Matt Kuchar: The defending Players Champion added a World Golf Championship to his résumé with a 2&1 victory over defending champion Hunter Mahan at the WGC-Accenture Match Play Championship. Much like a stroke play tournament, the best player made himself clearer and clearer as the week progressed. Starting with a win over Japan’s Hiroyuki Fujita in round one and continuing with wins over Sergio Garcia, Nicolas Colsaerts and Robert Garrigus, Kuchar was primed to assert himself again as one of the top American players. The brutally cold conditions of Sunday did not seem to faze Kuchar as he sported a ski cap, red wind-burned face, and large mittens to warm his hands between shots. His trademark consistency and scrambling carried him past Jason Day 4&3 in the semis and 2&1 over Hunter Mahan in the championship match. After nine holes in the championship match, Kuchar was 4 up on Mahan. He promptly drove it in the desert on 10 and opened the door for Mahan to dwindle the lead to 1 up after 15. Kuchar would prevail after pars on the 16th and 17th. He will jump to 8th in the OWGR and second in the early season FedEx Cup standings. Kuchar also joins Tiger Woods as the only players to win both the U.S. Amateur and the WGC-Accenture Match Play Championship.

In all, this turned out to be a pretty interesting tournament. Of course, would we all have liked to see Rory McIlroy and Tiger Woods go to extra holes in the Championship match? Of course, who wouldn’t want to see a duel between the two best players in the world? Considering what the tournament gave us, we should all be pleased. After waffling back and forth on the idea of wanting more or less match play all week I’ve realized some things:

a)      Match Play is exciting. The pressure and more aggressive play is fun to see.
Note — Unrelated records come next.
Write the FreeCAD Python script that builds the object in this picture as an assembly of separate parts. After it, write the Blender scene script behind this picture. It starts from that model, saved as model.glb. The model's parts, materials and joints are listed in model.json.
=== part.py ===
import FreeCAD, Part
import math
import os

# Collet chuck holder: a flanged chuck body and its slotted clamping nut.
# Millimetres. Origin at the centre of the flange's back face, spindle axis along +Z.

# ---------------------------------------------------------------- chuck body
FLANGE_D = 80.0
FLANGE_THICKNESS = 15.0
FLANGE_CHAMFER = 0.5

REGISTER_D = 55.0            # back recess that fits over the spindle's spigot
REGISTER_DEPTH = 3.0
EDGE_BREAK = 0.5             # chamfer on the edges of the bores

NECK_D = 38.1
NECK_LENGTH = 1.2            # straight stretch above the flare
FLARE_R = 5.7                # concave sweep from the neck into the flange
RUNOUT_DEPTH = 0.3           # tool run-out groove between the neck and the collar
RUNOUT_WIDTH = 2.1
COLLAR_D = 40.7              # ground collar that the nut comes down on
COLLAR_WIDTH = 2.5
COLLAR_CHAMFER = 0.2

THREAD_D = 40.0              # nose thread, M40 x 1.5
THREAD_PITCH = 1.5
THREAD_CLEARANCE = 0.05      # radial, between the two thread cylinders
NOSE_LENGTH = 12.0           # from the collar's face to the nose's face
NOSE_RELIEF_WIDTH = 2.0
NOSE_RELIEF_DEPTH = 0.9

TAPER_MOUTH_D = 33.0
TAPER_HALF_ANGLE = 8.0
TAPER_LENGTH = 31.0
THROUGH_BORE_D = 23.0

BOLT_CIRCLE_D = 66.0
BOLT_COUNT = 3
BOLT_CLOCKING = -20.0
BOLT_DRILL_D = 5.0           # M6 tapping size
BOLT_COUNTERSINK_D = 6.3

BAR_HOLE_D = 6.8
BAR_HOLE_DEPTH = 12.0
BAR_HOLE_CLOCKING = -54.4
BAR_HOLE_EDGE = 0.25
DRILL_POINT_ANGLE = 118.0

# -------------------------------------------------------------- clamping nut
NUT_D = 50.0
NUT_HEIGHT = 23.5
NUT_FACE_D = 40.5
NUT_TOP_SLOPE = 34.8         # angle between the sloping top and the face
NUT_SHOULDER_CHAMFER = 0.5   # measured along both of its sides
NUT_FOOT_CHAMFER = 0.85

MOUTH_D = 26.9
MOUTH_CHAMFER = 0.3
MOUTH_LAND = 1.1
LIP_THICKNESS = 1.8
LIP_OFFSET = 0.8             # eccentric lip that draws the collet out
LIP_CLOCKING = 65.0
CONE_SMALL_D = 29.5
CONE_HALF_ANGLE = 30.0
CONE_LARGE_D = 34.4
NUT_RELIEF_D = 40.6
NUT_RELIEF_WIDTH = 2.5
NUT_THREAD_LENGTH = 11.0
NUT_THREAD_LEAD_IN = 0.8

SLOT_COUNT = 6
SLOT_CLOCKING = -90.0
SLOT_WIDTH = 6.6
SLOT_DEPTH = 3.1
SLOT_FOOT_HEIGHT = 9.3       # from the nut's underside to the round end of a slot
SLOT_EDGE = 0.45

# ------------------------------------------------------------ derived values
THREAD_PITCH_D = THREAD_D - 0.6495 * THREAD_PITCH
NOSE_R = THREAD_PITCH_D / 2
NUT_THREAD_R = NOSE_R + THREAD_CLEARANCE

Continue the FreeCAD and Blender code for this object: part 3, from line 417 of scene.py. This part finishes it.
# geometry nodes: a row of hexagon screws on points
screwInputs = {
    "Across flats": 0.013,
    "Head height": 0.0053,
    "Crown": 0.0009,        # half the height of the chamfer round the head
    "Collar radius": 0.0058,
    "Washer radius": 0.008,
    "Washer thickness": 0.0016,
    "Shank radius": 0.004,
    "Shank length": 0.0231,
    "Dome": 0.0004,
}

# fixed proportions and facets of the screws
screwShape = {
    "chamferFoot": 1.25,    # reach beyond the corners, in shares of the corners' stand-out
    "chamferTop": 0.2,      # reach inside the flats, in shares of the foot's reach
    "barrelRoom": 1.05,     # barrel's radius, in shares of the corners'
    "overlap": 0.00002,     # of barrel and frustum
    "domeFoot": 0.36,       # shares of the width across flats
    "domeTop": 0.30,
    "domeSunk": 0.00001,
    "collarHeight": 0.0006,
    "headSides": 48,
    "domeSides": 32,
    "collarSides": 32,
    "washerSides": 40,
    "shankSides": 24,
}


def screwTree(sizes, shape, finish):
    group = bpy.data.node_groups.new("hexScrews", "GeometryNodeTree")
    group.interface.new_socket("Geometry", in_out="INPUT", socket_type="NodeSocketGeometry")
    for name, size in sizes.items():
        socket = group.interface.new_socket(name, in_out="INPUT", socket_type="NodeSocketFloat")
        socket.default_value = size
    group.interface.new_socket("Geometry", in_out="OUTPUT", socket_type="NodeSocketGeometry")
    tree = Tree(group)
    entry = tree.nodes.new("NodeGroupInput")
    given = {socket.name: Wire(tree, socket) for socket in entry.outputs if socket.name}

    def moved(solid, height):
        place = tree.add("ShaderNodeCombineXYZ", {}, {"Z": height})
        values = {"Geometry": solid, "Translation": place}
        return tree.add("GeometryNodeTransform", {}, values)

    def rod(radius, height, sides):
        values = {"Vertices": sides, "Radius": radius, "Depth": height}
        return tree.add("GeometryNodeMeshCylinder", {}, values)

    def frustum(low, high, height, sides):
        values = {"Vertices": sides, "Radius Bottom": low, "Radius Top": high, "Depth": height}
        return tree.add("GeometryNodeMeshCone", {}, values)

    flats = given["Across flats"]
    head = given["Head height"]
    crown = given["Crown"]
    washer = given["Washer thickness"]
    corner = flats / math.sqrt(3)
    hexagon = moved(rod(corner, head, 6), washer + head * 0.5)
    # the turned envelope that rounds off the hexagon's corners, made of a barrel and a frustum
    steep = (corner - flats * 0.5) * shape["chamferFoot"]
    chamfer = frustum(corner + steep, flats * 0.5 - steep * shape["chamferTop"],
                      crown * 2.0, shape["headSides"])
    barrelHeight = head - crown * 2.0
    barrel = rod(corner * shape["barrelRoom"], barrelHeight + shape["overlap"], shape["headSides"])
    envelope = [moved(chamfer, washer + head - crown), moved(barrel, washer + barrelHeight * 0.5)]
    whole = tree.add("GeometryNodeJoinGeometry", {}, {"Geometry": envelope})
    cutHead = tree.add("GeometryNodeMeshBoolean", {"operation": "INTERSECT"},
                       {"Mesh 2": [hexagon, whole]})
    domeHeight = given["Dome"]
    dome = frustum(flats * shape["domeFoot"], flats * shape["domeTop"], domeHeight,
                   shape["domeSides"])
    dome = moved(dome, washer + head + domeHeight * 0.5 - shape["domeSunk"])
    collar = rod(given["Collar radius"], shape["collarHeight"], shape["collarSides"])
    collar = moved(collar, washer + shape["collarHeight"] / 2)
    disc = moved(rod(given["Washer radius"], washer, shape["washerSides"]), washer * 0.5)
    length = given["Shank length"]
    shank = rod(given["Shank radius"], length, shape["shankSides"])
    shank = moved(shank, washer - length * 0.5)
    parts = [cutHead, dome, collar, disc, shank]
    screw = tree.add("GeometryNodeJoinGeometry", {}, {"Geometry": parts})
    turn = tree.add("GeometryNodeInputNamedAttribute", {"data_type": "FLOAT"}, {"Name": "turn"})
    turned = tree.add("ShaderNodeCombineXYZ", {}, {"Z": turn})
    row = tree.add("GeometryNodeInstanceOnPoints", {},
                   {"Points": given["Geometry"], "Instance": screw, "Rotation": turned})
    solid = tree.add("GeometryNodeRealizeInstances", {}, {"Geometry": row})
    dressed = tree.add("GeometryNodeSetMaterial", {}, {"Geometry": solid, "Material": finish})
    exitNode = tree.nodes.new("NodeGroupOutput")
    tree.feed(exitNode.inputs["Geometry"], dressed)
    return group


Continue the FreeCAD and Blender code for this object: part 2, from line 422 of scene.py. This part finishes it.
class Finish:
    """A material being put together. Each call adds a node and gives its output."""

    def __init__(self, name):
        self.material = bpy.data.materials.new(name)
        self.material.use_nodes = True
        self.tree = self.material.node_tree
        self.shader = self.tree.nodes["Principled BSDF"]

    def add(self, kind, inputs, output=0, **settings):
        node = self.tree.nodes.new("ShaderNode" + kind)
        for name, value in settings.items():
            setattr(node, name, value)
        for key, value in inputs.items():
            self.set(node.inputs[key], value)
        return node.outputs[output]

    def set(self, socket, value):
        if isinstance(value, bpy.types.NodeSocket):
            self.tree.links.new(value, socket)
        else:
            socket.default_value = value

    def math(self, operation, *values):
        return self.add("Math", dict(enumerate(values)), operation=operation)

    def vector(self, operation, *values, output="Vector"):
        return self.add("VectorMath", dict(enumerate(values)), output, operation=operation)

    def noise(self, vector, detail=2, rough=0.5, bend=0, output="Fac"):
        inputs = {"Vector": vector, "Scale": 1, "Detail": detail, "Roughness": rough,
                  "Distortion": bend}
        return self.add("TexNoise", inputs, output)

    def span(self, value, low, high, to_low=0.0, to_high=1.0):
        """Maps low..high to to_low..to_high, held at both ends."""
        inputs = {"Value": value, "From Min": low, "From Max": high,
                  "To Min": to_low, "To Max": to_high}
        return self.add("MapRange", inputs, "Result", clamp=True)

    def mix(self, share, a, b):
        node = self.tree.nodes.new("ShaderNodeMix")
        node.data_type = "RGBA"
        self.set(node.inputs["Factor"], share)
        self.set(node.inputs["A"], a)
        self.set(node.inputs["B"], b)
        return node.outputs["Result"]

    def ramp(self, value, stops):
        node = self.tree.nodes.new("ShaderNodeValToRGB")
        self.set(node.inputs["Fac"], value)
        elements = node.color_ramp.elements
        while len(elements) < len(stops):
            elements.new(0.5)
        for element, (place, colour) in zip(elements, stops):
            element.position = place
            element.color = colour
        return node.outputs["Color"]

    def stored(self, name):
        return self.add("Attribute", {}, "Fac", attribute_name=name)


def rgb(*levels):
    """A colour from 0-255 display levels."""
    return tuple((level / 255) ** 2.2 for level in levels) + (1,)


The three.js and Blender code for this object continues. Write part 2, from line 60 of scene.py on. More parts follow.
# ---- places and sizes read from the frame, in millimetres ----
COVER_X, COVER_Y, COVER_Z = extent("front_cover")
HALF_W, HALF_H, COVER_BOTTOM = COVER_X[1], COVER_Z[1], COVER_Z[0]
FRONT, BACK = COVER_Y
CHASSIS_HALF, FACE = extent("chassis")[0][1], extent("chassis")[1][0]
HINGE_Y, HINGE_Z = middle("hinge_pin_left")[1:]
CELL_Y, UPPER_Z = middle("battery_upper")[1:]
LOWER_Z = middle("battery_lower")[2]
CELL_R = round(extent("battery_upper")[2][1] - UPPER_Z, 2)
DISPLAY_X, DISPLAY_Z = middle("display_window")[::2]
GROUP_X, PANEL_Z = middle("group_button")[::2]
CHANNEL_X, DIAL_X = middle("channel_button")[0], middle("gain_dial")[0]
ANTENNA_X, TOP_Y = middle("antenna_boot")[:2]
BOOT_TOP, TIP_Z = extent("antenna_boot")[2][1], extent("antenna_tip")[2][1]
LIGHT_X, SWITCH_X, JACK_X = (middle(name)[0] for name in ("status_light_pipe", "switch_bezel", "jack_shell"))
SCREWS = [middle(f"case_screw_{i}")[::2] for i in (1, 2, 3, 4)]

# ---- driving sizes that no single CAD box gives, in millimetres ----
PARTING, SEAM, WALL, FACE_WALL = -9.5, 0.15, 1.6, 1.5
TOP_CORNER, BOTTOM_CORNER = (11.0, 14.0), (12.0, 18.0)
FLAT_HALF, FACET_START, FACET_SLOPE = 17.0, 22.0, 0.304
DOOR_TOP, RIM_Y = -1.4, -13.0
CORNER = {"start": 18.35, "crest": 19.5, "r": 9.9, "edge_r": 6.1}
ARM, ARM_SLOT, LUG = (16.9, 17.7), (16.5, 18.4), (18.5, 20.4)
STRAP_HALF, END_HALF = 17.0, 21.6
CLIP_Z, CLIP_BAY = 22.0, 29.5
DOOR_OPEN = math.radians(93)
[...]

b)      It is possible for bigger name players to be eliminated early. But that can happen in stroke play too. While there are more rounds to make the cut and get in contention in stroke play, it is not uncommon to see a marquee name finish T53 and never in the tournament.

c)       I’d like to see more match play. I think one more singles match play event (perhaps the TOUR Championship for $10 million) with 36 hole matches to insure the better player (not higher seed, but better player) moves on. I’d also like to see a team match play event that is official. Similar to the old Miami Four-Ball tournament from the 40s and 50s, not like the Shark Shootout in December. It would be fun to see players teamed up, not necessarily with countrymen like in Ryder and Presidents Cups.

d)      Just because the biggest names are not around doesn’t mean the tournament won’t produce a good contending group.

Same question as before: if we saw Jason Day, Ian Poulter, Hunter Mahan and Matt Kuchar in the final group at Augusta in a few weeks would anyone be disappointed that the names are not big enough? No? Me neither.